*Exercise instructions*
Reproduce exactly the section that begins at the line containing "Write part 4" and ends at the line containing "box.operator(step)", both lines included; omit all other lines.

CAD and scene scripts
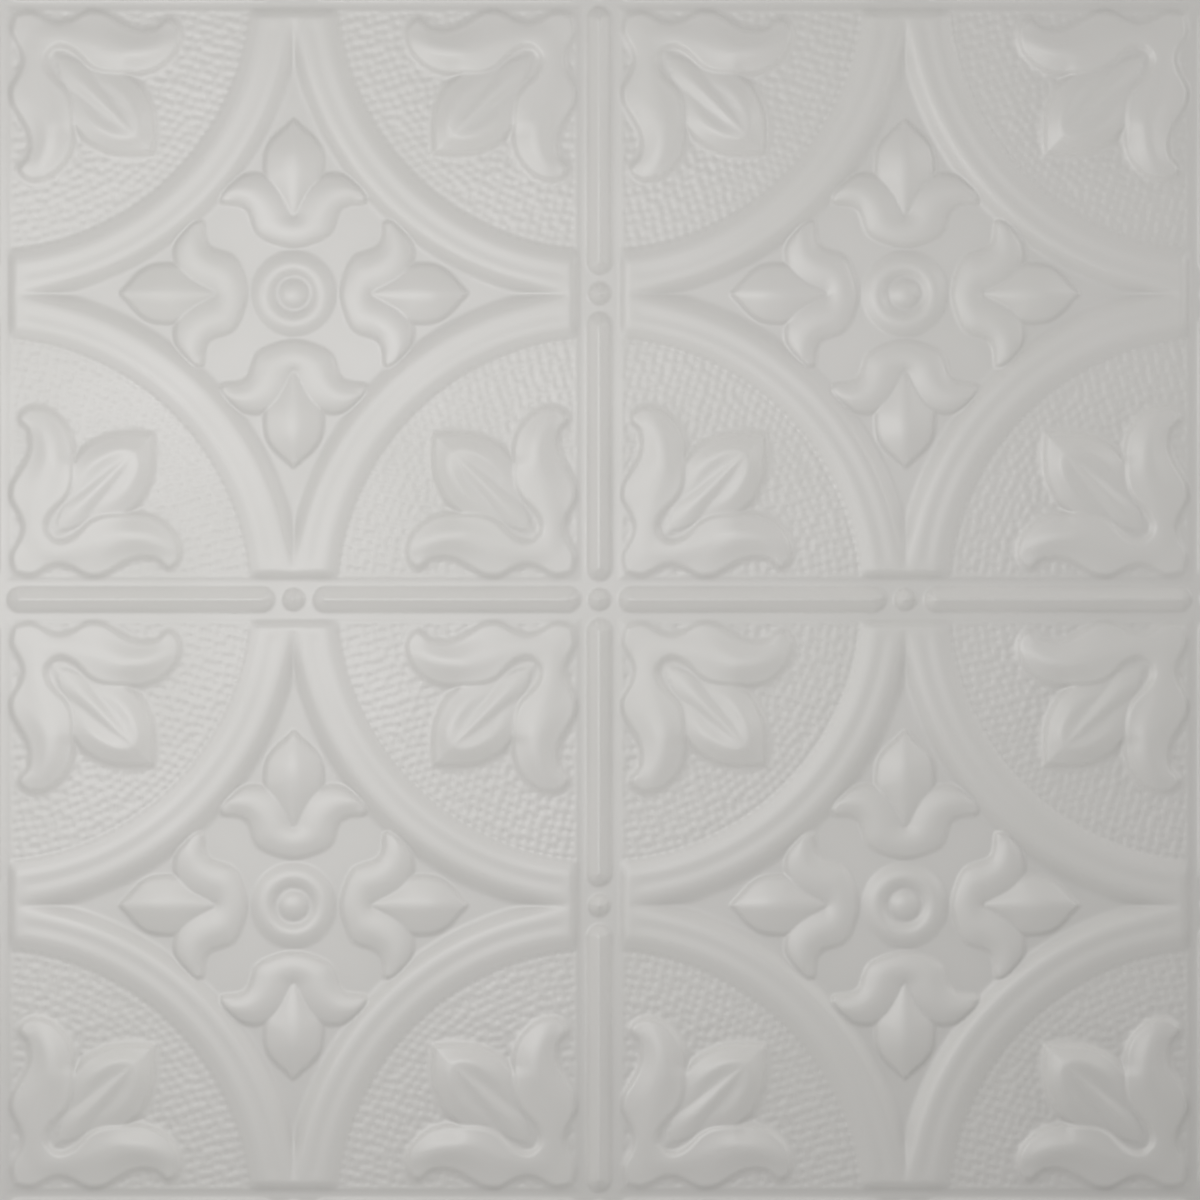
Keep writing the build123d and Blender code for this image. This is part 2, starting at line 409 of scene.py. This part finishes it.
@dataclass(frozen=True)
class CornerLeaf:
    """The leaf in the hammered corner: two curling lobes round a throat, and a ribbed bud.

    The bud lies along the diagonal. It has a wall and a shoulder up to a raised rim, a shallow dish
    inside the rim, and a rib along the middle that widens to a tongue in the throat. Its levels are
    profiles of the mean of u and v, which is the place along the diagonal.
    """

    lobes: Boss = Boss(
        outline=(
            ((140.1, 140.1), (141.6, 134.6), (141.8, 130.1), (140.1, 125.9), (138.1, 122.6),
             (136.8, 119.1), (136.6, 115.2), (138.1, 110.7), (140.3, 106.7), (142.1, 102.7),
             (142.3, 98.2), (141.3, 93.7), (139.1, 89.7), (136.3, 85.2), (134.3, 81.3),
             (133.1, 77.3), (132.9, 72.8), (133.8, 68.8), (136.1, 66.1), (138.1, 62.8),
             (137.1, 59.1), (133.6, 56.3), (129.1, 55.1), (123.6, 55.8), (118.6, 58.3),
             (114.2, 62.3), (110.7, 67.3), (108.7, 72.8), (107.8, 78.8), (108.2, 85.2),
             (108.4, 91.2), (109.7, 97.5), (112.7, 102.9), (116.6, 106.7), (120.1, 110.4),
             (122.1, 114.7), (121.9, 118.1), (120.3, 120.3)),
        ),
        crest=(
            (130.6, 58.8, 1.2), (127.1, 62.3, 1.95), (124.1, 66.8, 2.6), (121.9, 72.3, 3.15),
            (120.9, 78.3, 3.45), (121.1, 83.7, 3.45), (122.6, 89.7, 3.15), (124.6, 95.2, 2.75),
            (127.1, 101.2, 2.25), (128.9, 107.2, 1.8), (129.6, 114.7, 1.5), (129.4, 121.1, 1.4),
            (128.1, 128.1, 1.4),
        ),
        wall_rise=1.35, wall_width=3.2, crown=Crown.SHOULDERED,
    )
    throat_line: Points = (
        (107.8, 78.8), (108.2, 85.2), (108.4, 91.2), (109.7, 97.5), (112.7, 102.9),
        (116.6, 106.7), (120.1, 110.4), (122.1, 114.7), (121.9, 118.1), (120.3, 120.3),
    )
    throat_rise: Points = (
        (79.0, 0.0), (86.0, 0.9), (92.0, 1.05), (100.0, 0.95), (110.0, 0.8), (120.0, 0.65),
    )
    throat_reach: float = 16.0
    lifted_from: float = -1.5
    bud_outline: Points = (
        (68.8, 68.8), (74.8, 68.1), (82.3, 67.9), (89.7, 68.5), (94.7, 70.0), (99.7, 72.3),
        (104.2, 75.0), (107.7, 78.5), (112.7, 84.7), (117.6, 93.7), (121.6, 103.7),
        (123.6, 113.7), (122.6, 122.6),
    )
    rim_line: Points = (
        (79.8, 79.8), (83.7, 78.3), (88.7, 79.0), (94.7, 82.0), (99.7, 85.7), (103.2, 89.7),
        (105.7, 94.7), (110.7, 100.7), (115.7, 107.7), (119.6, 119.6),
    )
    rim_rise: Points = (
        (79.8, 4.2), (83.0, 4.15), (89.7, 3.6), (97.2, 2.5), (104.7, 1.5), (110.0, 1.0), (119.6, 0.6),
    )
    dish_depth: Points = ((80.0, 0.05), (88.0, 0.45), (97.0, 0.3), (105.0, 0.15))
    rib_rise: Points = (
        (79.8, 4.2), (82.3, 4.3), (86.7, 4.1), (92.2, 3.7), (99.2, 3.2), (104.7, 2.65),
        (109.7, 2.0), (115.2, 1.2), (119.6, 0.65),
    )
    rib_half: Points = (
        (80.8, 1.2), (84.7, 2.4), (89.7, 4.0), (97.2, 5.6), (104.7, 8.4), (112.2, 11.0),
    )
    rib_foot: Points = (
        (82.3, 4.05), (89.7, 3.15), (97.2, 2.2), (101.2, 1.6), (104.7, 1.15), (108.7, 0.85),
        (112.2, 0.65), (119.6, 0.3),
    )
    wall_rise: float = 1.5
    wall_width: float = 3.4
    wall_share: float = 0.75
    shoulder: float = 1.2
    dish_width: float = 5.0
    foot_slope: float = 0.5
    reach: float = 4.0
    rib_join: float = 0.25
    bud_join: float = 0.35

    def bud_height(self, u: np.ndarray, v: np.ndarray) -> np.ndarray:
        """Works out the bud over the ground.

        Args:
            u: larger plan distance of each place from the pattern's middle.
            v: smaller plan distance.

        Returns:
            Heights, below zero outside the bud.
        """
        edge, rim = smooth_run(self.bud_outline), smooth_run(self.rim_line)
        result = np.full(u.shape, -self.reach)
        low = edge.min(0) - self.reach
        near = (u > low[0]) & (v > low[1]) & (u + v < 2 * edge[-1, 0] + self.reach)
        x, y = u[near], v[near]
        along, across = (x + y) / 2, (x - y) / math.sqrt(2)
        to_edge, to_rim = distance_to(x, y, edge), distance_to(x, y, rim)
        rise = swept(along, self.rim_rise)
        wall = np.minimum(self.wall_rise, self.wall_share * rise)
        t = to_edge / np.maximum(to_edge + to_rim, TINY)
        flank = wall * eased(to_edge / self.wall_width)
        flank += (rise - wall) * eased(t**self.shoulder)
        dish = rise - swept(along, self.dish_depth) * eased(to_rim / self.dish_width)
        foot, top = swept(along, self.rib_foot), swept(along, self.rib_rise)
        rib = foot + (top - foot) * (1.0 - eased(across / swept(along, self.rib_half)))
        bud = np.where(inside(x, y, rim), higher(dish, rib, self.rib_join), flank)
        beyond = np.maximum(-self.foot_slope * to_edge, -self.reach)
        result[near] = np.where(inside(x, y, edge), bud, beyond)
        return result

    def throat_lift(self, u: np.ndarray, v: np.ndarray) -> np.ndarray:
        """Works out how far the lobes are lifted beside the throat, less towards their outer edges.

        Args:
            u: larger plan distance of each place from the pattern's middle.
            v: smaller plan distance.

        Returns:
            The lift at each place.
        """
        line = smooth_run(self.throat_line)
        lift = np.zeros(u.shape)
        near = (u > line[:, 0].min() - self.throat_reach) & (v > self.throat_rise[0][0])
        far = distance_to(u[near], v[near], line)
        lift[near] = swept(v[near], self.throat_rise) * (1.0 - eased(far / self.throat_reach))
        return lift

    def height(self, u: np.ndarray, v: np.ndarray) -> np.ndarray:
        """Works out the whole leaf over the ground.

        Args:
            u: larger plan distance of each place from the pattern's middle.
            v: smaller plan distance.

        Returns:
            Heights, below zero outside the leaf.
        """
        lobes = self.lobes.height(u, v)
        lobes = np.where(lobes > self.lifted_from, lobes + self.throat_lift(u, v), lobes)
        return higher(lobes, self.bud_height(u, v), self.bud_join)


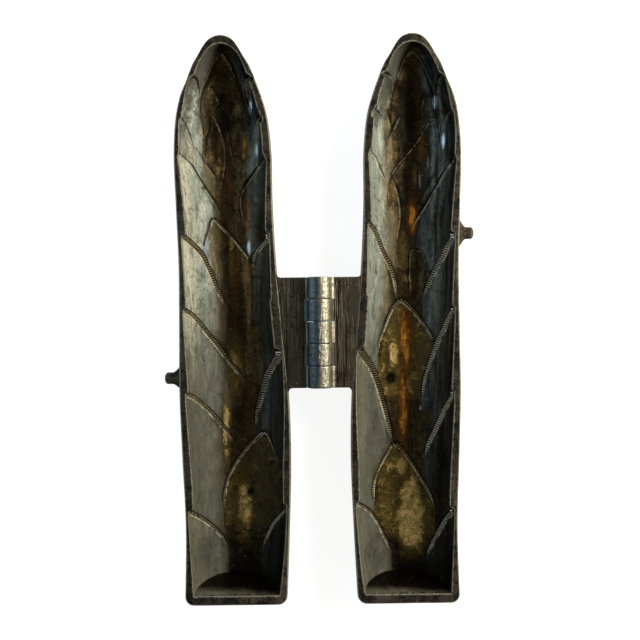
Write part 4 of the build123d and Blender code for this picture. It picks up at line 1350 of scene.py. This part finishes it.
class MOULD_OT_stage(bpy.types.Operator):
    """Set up the pale floor, the soft lamps, the world and the camera straight above"""

    bl_idname = "mould.stage"
    bl_label = "Studio"

    def execute(self, context):
        stage = context.scene.mould_stage
        mesh = bpy.data.meshes.new("floor")
        corners = ((-FLOOR_SIDE, -FLOOR_SIDE), (FLOOR_SIDE, -FLOOR_SIDE), (FLOOR_SIDE, FLOOR_SIDE),
                   (-FLOOR_SIDE, FLOOR_SIDE))
        mesh.from_pydata([(x, y, FLOOR_DOWN) for x, y in corners], [], [(0, 1, 2, 3)])
        mesh.materials.append(floor_material())
        floor = bpy.data.objects.new("floor", mesh)
        context.scene.collection.objects.link(floor)
        white_world(stage.world_level)
        soft_lamp("key", stage.key_power)
        soft_lamp("cool_fill", FILL_POWER)
        camera_data = bpy.data.cameras.new("camera")
        camera_data.angle = 2.0 * math.atan(SEEN_HALF / SEEN_FROM)
        camera_data.clip_start, camera_data.clip_end = CAMERA_CLIP
        camera = bpy.data.objects.new("camera", camera_data)
        camera.location = (*CAMERA_OFF, RIM_Z * MM + stage.camera_height)
        camera.rotation_euler = (0.0, 0.0, CAMERA_TURN)
        context.scene.collection.objects.link(camera)
        context.scene.camera = camera
        context.scene.view_settings.view_transform = "Standard"
        return {"FINISHED"}


class MOULD_PT_panel(bpy.types.Panel):
    """Sidebar panel that lists the sizes, the colours and the building steps"""

    bl_idname = "MOULD_PT_panel"
    bl_label = "Spear mould"
    bl_space_type = "VIEW_3D"
    bl_region_type = "UI"
    bl_category = "Mould"

    def draw(self, context):
        scene = context.scene
        for group, step in ((scene.mould_casting, "mould.castings"), (scene.mould_finish, "mould.hinge"),
                            (scene.mould_stage, "mould.stage")):
            box = self.layout.box()
            for key in group.__annotations__:
                box.prop(group, key)
            box.operator(step)


CLASSES = (MouldCastingSettings, MouldFinishSettings, MouldStageSettings, MOULD_OT_castings, MOULD_OT_hinge,
           MOULD_OT_stage, MOULD_PT_panel)


def register():
    """Register the classes and hang the settings on the scene."""
    for made in CLASSES:
        bpy.utils.register_class(made)
    bpy.types.Scene.mould_casting = PointerProperty(type=MouldCastingSettings)
    bpy.types.Scene.mould_finish = PointerProperty(type=MouldFinishSettings)
    bpy.types.Scene.mould_stage = PointerProperty(type=MouldStageSettings)


def unregister():
    """Take the settings off the scene and the classes out again."""
    del bpy.types.Scene.mould_casting, bpy.types.Scene.mould_finish, bpy.types.Scene.mould_stage
    for made in reversed(CLASSES):
        bpy.utils.unregister_class(made)


def main():
    """Register the classes and build everything in order."""
    register()
    bpy.ops.mould.castings()
    bpy.ops.mould.hinge()
    bpy.ops.mould.stage()


if __name__ == "__main__":
    main()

*Finished answer*
Write part 4 of the build123d and Blender code for this picture. It picks up at line 1350 of scene.py. This part finishes it.
class MOULD_OT_stage(bpy.types.Operator):
    """Set up the pale floor, the soft lamps, the world and the camera straight above"""

    bl_idname = "mould.stage"
    bl_label = "Studio"

    def execute(self, context):
        stage = context.scene.mould_stage
        mesh = bpy.data.meshes.new("floor")
        corners = ((-FLOOR_SIDE, -FLOOR_SIDE), (FLOOR_SIDE, -FLOOR_SIDE), (FLOOR_SIDE, FLOOR_SIDE),
                   (-FLOOR_SIDE, FLOOR_SIDE))
        mesh.from_pydata([(x, y, FLOOR_DOWN) for x, y in corners], [], [(0, 1, 2, 3)])
        mesh.materials.append(floor_material())
        floor = bpy.data.objects.new("floor", mesh)
        context.scene.collection.objects.link(floor)
        white_world(stage.world_level)
        soft_lamp("key", stage.key_power)
        soft_lamp("cool_fill", FILL_POWER)
        camera_data = bpy.data.cameras.new("camera")
        camera_data.angle = 2.0 * math.atan(SEEN_HALF / SEEN_FROM)
        camera_data.clip_start, camera_data.clip_end = CAMERA_CLIP
        camera = bpy.data.objects.new("camera", camera_data)
        camera.location = (*CAMERA_OFF, RIM_Z * MM + stage.camera_height)
        camera.rotation_euler = (0.0, 0.0, CAMERA_TURN)
        context.scene.collection.objects.link(camera)
        context.scene.camera = camera
        context.scene.view_settings.view_transform = "Standard"
        return {"FINISHED"}


class MOULD_PT_panel(bpy.types.Panel):
    """Sidebar panel that lists the sizes, the colours and the building steps"""

    bl_idname = "MOULD_PT_panel"
    bl_label = "Spear mould"
    bl_space_type = "VIEW_3D"
    bl_region_type = "UI"
    bl_category = "Mould"

    def draw(self, context):
        scene = context.scene
        for group, step in ((scene.mould_casting, "mould.castings"), (scene.mould_finish, "mould.hinge"),
                            (scene.mould_stage, "mould.stage")):
            box = self.layout.box()
            for key in group.__annotations__:
                box.prop(group, key)
            box.operator(step)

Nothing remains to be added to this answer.